Finance

Everton’s points deduction reduced from 10 to six

Featured image credit: Everton

Featured image credit: Everton

The Premier League has announced today (Monday) that Everton’s 10-point deduction for breaching profitability and sustainability rules has been reduced to six points following an appeal.

Everton was handed the 10-point deduction in November, with the sanction reportedly caused by interest payments for its new £500m (€585m/$634m) stadium. The penalty marked the heaviest points deduction in Premier League history, and Everton immediately launched an appeal against what it felt was a “wholly disproportionate” sanction.

The sanction referred to the three-year period ending 2021-22. An independent commission imposed the 10-point deduction after finding that Everton’s profitability and sustainability rules calculation for the period resulted in a loss of £124.5m, which exceeded the threshold of £105m permitted.

However, the deduction has been reduced to six points today after an independent appeal board assessed Everton’s appeal. Everton appealed the sanction on nine grounds, each of which related to the sanction rather than the fact of the breach, which the club admitted.

Two of those nine grounds were upheld by the appeal board, which has substituted the 10-point deduction to six. As a result, Everton has moved from 17th in the Premier League to 15th.

In a statement, Everton said that it is satisfied that the appeal has resulted in a reduction of the points sanction. The club said that it was particularly pleased with the appeal board’s decision to overturn the original commission’s finding that the club failed to act in “utmost good faith”.

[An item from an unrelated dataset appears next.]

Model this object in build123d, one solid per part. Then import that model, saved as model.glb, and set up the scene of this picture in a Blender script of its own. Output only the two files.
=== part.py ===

Everton said that this decision, along with reducing the points deduction, was an “incredibly important” point of principle when appealing, with the club feeling “vindicated” in pursuing its appeal.

Everton is also cooperating with the Premier League in respect of the ongoing proceedings brought for the accounting period ending in June 2023. Last month, Everton and Nottingham Forest acknowledged the league’s decision to refer both clubs over a breach of its profitability and sustainability rules for this period.

Both clubs are alleged to have sustained losses above the permitted thresholds for the assessment period ending with the 2022-23 season. Everton said that the latest referral included financial periods for which the original 10-point sanction was given.

The latest case could not be heard until Everton’s appeal against the 10-point deduction was assessed, and it remains a possibility that the club could be handed a further deduction.

Everton’s new stadium at Bramley-Moore Dock is due to be finished by the end of 2024, but the club will not move in until the start of the 2025-26 season.

Last week, Everton announced that the final concrete terracing panel had been installed, completing the structural work within the bowl of the stadium. The installation marked the end of an 18-month process since the first concrete terrace was positioned in August 2022.

All 1,988 double-stepped units have now been installed on schedule, with all four stands of the stadium intact.